On December 6, 2019, USCIS announced that a new registration process will go into effect for Fiscal Year 2021 H-1B petitions filed under the Fiscal Year 2021 H-1B quota. USCIS plans to publish notice in the Federal Register in the coming weeks. The change was originally proposed in December 2018, but USCIS suspended its application during the Fiscal Year 2020 H-1B filing season.
Before FY-2021 H-1B cap petitions can be filed, employers seeking to file petitions must register and pay a $10 registration fee for each petition the employer seeks to file. USCIS will apply a random numeric selection process (“lottery”) to the registrations to select which petitions may proceed with filing.
The registration period will take place from March 1, 2020 through March 20, 2020. Because employers may not substitute employees into the registrations once selected, employers must identify H-1B candidates earlier this year than ever before.

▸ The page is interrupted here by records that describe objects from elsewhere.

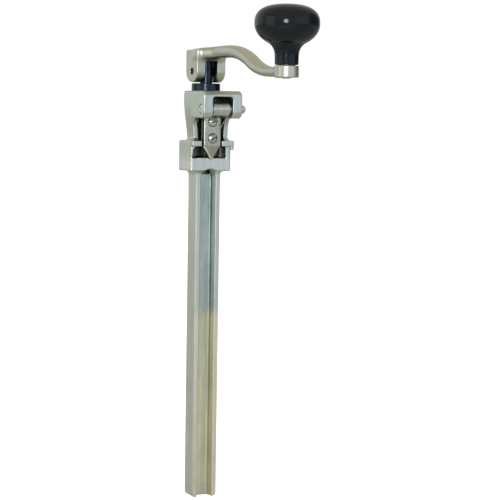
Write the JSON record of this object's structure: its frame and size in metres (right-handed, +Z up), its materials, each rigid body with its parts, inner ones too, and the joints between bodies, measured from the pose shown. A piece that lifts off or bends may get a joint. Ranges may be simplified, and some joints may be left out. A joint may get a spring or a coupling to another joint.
{
  "type": "manual can opener",
  "caption": "Bar-mounted commercial can opener: cast bar and head, geared arbor, hinged knife and folding crank with a knob.",
  "frame": {"origin": "centre of the bar's lower end face", "axes": "+Z up along the bar, -Y towards the knife side, +X to the right when facing the knife"},
  "size_m": [0.0734, 0.1897, 0.4855],
  "materials": {
    "nickel_casting": "satin nickel plate over a sand casting",
    "nickel_crank": "satin nickel plate, polished on the ears and the boss",
    "black_oxide": "oiled black oxide, half gloss",
    "gear_steel": "hardened steel, dark",
    "knife_steel": "plated flats with bright ground edges",
    "bright_steel": "bright zinc-plated hardware",
    "spring_wire": "drawn spring wire",
    "bronze": "oiled sintered bronze",
    "black_phenolic": "high gloss moulded"
  },
  "bodies": {
    "frame": {"body_casting": "nickel_casting", "upper_arbor_bushing": "bronze", "lower_arbor_bushing": "bronze", "holder_pin": "bright_steel", "holder_pin_nut": "bright_steel", "holder_washer": "bright_steel"},
    "arbor": {"arbor": "black_oxide", "thrust_collar": "black_oxide", "collar_pin": "black_oxide", "drive_gear": "gear_steel", "gear_washer": "bright_steel", "gear_screw": "bright_steel"},
    "holder": {"knife_holder": "nickel_casting", "knife": "knife_steel", "knife_screws": "bright_steel", "holder_spring": "spring_wire"},
    "crank": {"crank_arm": "nickel_crank", "clevis_pin": "black_oxide", "knob_stud": "bright_steel", "knob_washer": "bright_steel"},
    "knob": {"knob": "black_phenolic", "knob_sleeve": "bronze", "knob_retaining_ring": "bright_steel"}
  },
  "joints": [
    {"name": "arbor_spin", "type": "hinge", "parent": "frame", "child": "arbor", "pos_m": [0, -0.001, 0.38], "axis": [0, 0, 1], "continuous": true},
    {"name": "knife_swing", "type": "hinge", "parent": "frame", "child": "holder", "pos_m": [0, -0.0365, 0.388], "axis": [-1, 0, 0], "range_deg": [0, 25], "stiffness_Nm_per_rad": 0.05, "springref_deg": -34.38, "deforming": ["holder_spring"]},
    {"name": "crank_fold", "type": "hinge", "parent": "arbor", "child": "crank", "pos_m": [0, -0.001, 0.4248], "axis": [-0.9877, -0.1564, 0], "range_deg": [0, 90]},
    {"name": "knob_spin", "type": "hinge", "parent": "crank", "child": "knob", "pos_m": [0.02159, -0.1373, 0.4234], "axis": [0, 0, 1], "continuous": true}
  ]
}
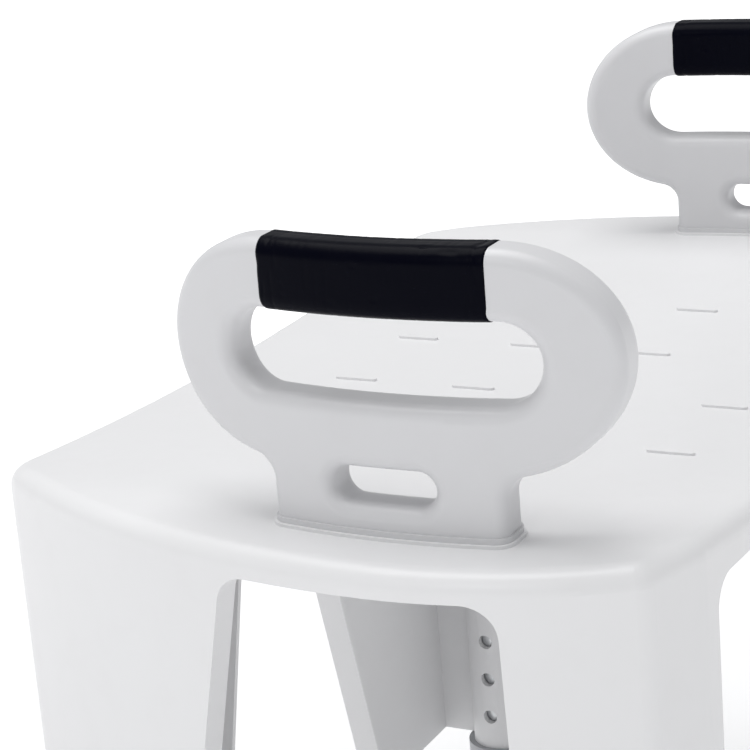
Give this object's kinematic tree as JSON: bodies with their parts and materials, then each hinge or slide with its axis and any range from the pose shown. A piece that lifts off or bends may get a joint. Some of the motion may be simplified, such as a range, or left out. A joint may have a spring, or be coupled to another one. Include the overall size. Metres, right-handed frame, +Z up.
{
  "type": "shower stool",
  "caption": "Moulded shower stool with a dished seat, a loop handle with a rubber grip on each side, and legs that extend and lock with snap buttons.",
  "frame": {"origin": "on the floor, under the middle of the seat, legs pushed right in", "axes": "+Z up, the front of the seat faces -Y, +X to the right as seen from the front"},
  "size_m": [0.566, 0.343, 0.5516],
  "materials": {
    "moulded_plastic": "fine satin gloss, white",
    "handle_plastic": "satin gloss, white",
    "grip_rubber": "smooth soft rubber, very dark blue",
    "brass_inserts": "turned",
    "stainless_fixings": "brushed",
    "leg_aluminium": "satin anodised",
    "spring_steel": "polished spring strip",
    "foot_rubber": "matt rubber, dark grey",
    "collar_plastic": "fine textured, grey"
  },
  "bodies": {
    "seat": {"seat_shell": "moulded_plastic", "handle_left": "handle_plastic", "handle_grip_left": "grip_rubber", "handle_inserts_left": "brass_inserts", "handle_screws_left": "stainless_fixings", "handle_washers_left": "stainless_fixings", "handle_right": "handle_plastic", "handle_grip_right": "grip_rubber", "handle_inserts_right": "brass_inserts", "handle_screws_right": "stainless_fixings", "handle_washers_right": "stainless_fixings", "leg_collar_front_left": "collar_plastic", "leg_collar_front_right": "collar_plastic", "leg_collar_rear_left": "collar_plastic", "leg_collar_rear_right": "collar_plastic"},
    "leg_front_left": {"leg_tube_front_left": "leg_aluminium", "foot_front_left": "foot_rubber", "foot_disc_front_left": "stainless_fixings", "tube_plug_front_left": "collar_plastic"},
    "button_front_left": {"snap_clip_front_left": "spring_steel"},
    "leg_front_right": {"leg_tube_front_right": "leg_aluminium", "foot_front_right": "foot_rubber", "foot_disc_front_right": "stainless_fixings", "tube_plug_front_right": "collar_plastic"},
    "button_front_right": {"snap_clip_front_right": "spring_steel"},
    "leg_rear_left": {"leg_tube_rear_left": "leg_aluminium", "foot_rear_left": "foot_rubber", "foot_disc_rear_left": "stainless_fixings", "tube_plug_rear_left": "collar_plastic"},
    "button_rear_left": {"snap_clip_rear_left": "spring_steel"},
    "leg_rear_right": {"leg_tube_rear_right": "leg_aluminium", "foot_rear_right": "foot_rubber", "foot_disc_rear_right": "stainless_fixings", "tube_plug_rear_right": "collar_plastic"},
    "button_rear_right": {"snap_clip_rear_right": "spring_steel"}
  },
  "joints": [
    {"name": "leg_front_left_extend", "type": "slide", "parent": "seat", "child": "leg_front_left", "axis": [0, 0, -1], "range_m": [0, 0.1]},
    {"name": "leg_front_right_extend", "type": "slide", "parent": "seat", "child": "leg_front_right", "axis": [0, 0, -1], "range_m": [0, 0.1]},
    {"name": "leg_rear_left_extend", "type": "slide", "parent": "seat", "child": "leg_rear_left", "axis": [0, 0, -1], "range_m": [0, 0.1]},
    {"name": "leg_rear_right_extend", "type": "slide", "parent": "seat", "child": "leg_rear_right", "axis": [0, 0, -1], "range_m": [0, 0.1]},
    {"name": "button_front_left_press", "type": "slide", "parent": "leg_front_left", "child": "button_front_left", "axis": [-1, 0, 0], "range_m": [0, 0.0062], "stiffness_N_per_m": 900, "springref_m": -0.004, "deforming": ["snap_clip_front_left"]},
    {"name": "button_front_right_press", "type": "slide", "parent": "leg_front_right", "child": "button_front_right", "axis": [1, 0, 0], "range_m": [0, 0.0062], "stiffness_N_per_m": 900, "springref_m": -0.004, "deforming": ["snap_clip_front_right"]},
    {"name": "button_rear_left_press", "type": "slide", "parent": "leg_rear_left", "child": "button_rear_left", "axis": [-1, 0, 0], "range_m": [0, 0.0062], "stiffness_N_per_m": 900, "springref_m": -0.004, "deforming": ["snap_clip_rear_left"]},
    {"name": "button_rear_right_press", "type": "slide", "parent": "leg_rear_right", "child": "button_rear_right", "axis": [1, 0, 0], "range_m": [0, 0.0062], "stiffness_N_per_m": 900, "springref_m": -0.004, "deforming": ["snap_clip_rear_right"]}
  ]
}
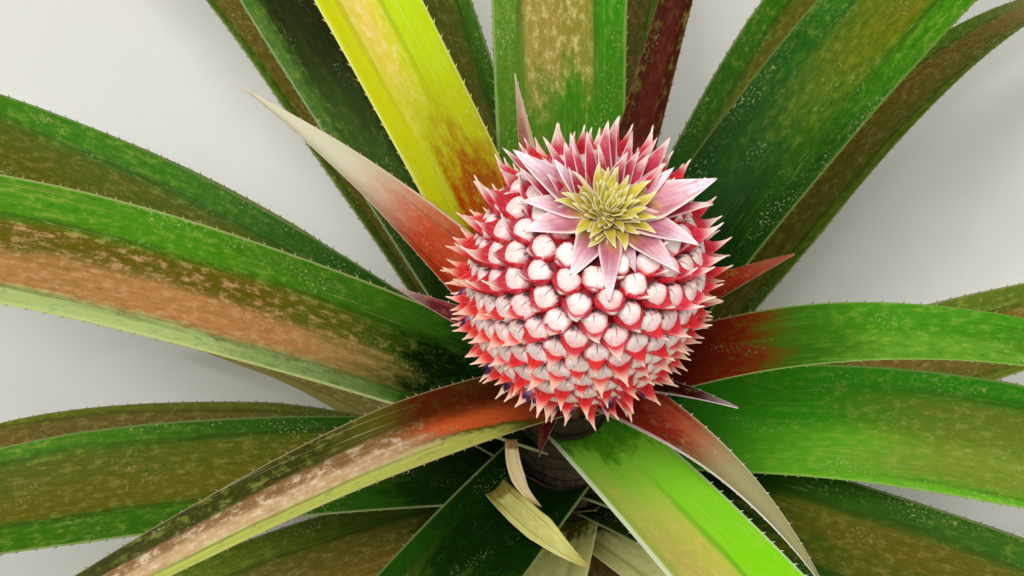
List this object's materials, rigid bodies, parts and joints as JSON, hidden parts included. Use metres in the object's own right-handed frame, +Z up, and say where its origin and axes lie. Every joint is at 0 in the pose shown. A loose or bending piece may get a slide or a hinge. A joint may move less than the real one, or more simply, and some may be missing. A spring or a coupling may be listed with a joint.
{
  "type": "pineapple plant",
  "caption": "Flowering pineapple plant: spiral rosette of long channelled leaves round a short stem, with a red-bracted young fruit on a stalk.",
  "frame": {"origin": "centre of the flat cut under the stem, level with the ground", "axes": "+Z up; -Y points to the side that the picture is taken from, and +X to the right in it"},
  "size_m": [1.1834, 1.2054, 0.4209],
  "materials": {
    "stem_bark": "matt, fibrous, ringed with leaf scars",
    "stalk_skin": "matt, fleshy, with a pale bloom",
    "fruit_rind": "matt mealy white eyes over red bracts",
    "crown_bract": "soft satin, pale yellow-green to pink",
    "leaf_blade": "waxy satin, mottled green and red-brown with pale scurf",
    "old_leaf_blade": "waxy satin, olive green with a brown middle",
    "red_stalk_leaf": "satin red with a pale tip and margin",
    "dry_leaf_blade": "dull dry straw"
  },
  "bodies": {
    "root": {"stem": "stem_bark", "fruit_stalk": "stalk_skin", "fruit": "fruit_rind", "crown_bud": "crown_bract", "leaf_01": "leaf_blade", "leaf_02": "leaf_blade", "leaf_03": "leaf_blade", "leaf_04": "leaf_blade", "leaf_05": "leaf_blade", "leaf_06": "leaf_blade", "leaf_07": "leaf_blade", "leaf_08": "leaf_blade", "leaf_09": "leaf_blade", "leaf_10": "old_leaf_blade", "leaf_11": "old_leaf_blade", "leaf_12": "old_leaf_blade", "leaf_13": "old_leaf_blade", "leaf_14": "old_leaf_blade", "leaf_15": "old_leaf_blade", "leaf_16": "old_leaf_blade", "leaf_17": "old_leaf_blade", "leaf_18": "old_leaf_blade", "leaf_19": "old_leaf_blade", "leaf_20": "old_leaf_blade", "leaf_21": "old_leaf_blade", "leaf_22": "old_leaf_blade", "leaf_23": "old_leaf_blade", "leaf_24": "old_leaf_blade", "leaf_25": "old_leaf_blade", "leaf_26": "old_leaf_blade", "stalk_leaf_01": "red_stalk_leaf", "stalk_leaf_02": "red_stalk_leaf", "stalk_leaf_03": "red_stalk_leaf", "stalk_leaf_04": "red_stalk_leaf", "stalk_leaf_05": "red_stalk_leaf", "stalk_leaf_06": "red_stalk_leaf", "stalk_leaf_07": "red_stalk_leaf", "stalk_leaf_08": "red_stalk_leaf", "dry_leaf_01": "dry_leaf_blade", "dry_leaf_02": "dry_leaf_blade", "dry_leaf_03": "dry_leaf_blade", "dry_leaf_04": "dry_leaf_blade"}
  },
  "joints": []
}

USCIS has indicated that only petitioners who plan to follow through and file petitions for a beneficiary should enter the lottery for that beneficiary. As originally proposed the rule would require that petitioners attest during the registration process that they intend to file an H-1B petition for the specific beneficiary in the position indicated in the registration. Filing for a different position would not be permitted, so it will be necessary to determine the precise position in advance. Further, there will be a limited window for filing petitions once the lottery is complete. This means that each petitioner must be prepared to follow through quickly with filing a qualifying H-1B petition after the lottery is complete.
Employers will need to work diligently with their Foster immigration attorneys in order to initiate H-1B petitions early in 2020, and to prepare for the FY-2021 filing season in much the same way as prior seasons. The key difference is that there will be a registration step before filing. The principal benefits of this new procedure will be:
- Employers and employees will receive earlier, pre-filing knowledge of selection.
- Instead of paying filing fees and then receiving them back as reimbursements when a petition is rejected, petitioners will not incur government filing fee expenses for cases unless they are selected in the pre-filing registration process.
Some disadvantages of the new process include:
- Some F-1 students who previously would have benefited from a “cap gap” extension of their Optional Practical Training employment authorization while waiting for petition acceptance or rejection will no longer have that benefit.
- The short time frame for filing after registration will require employers and their attorneys to do the bulk of the petition work in advance, meaning the government, not employers, are most benefited by the purported convenience and cost-savings of the new registration procedure.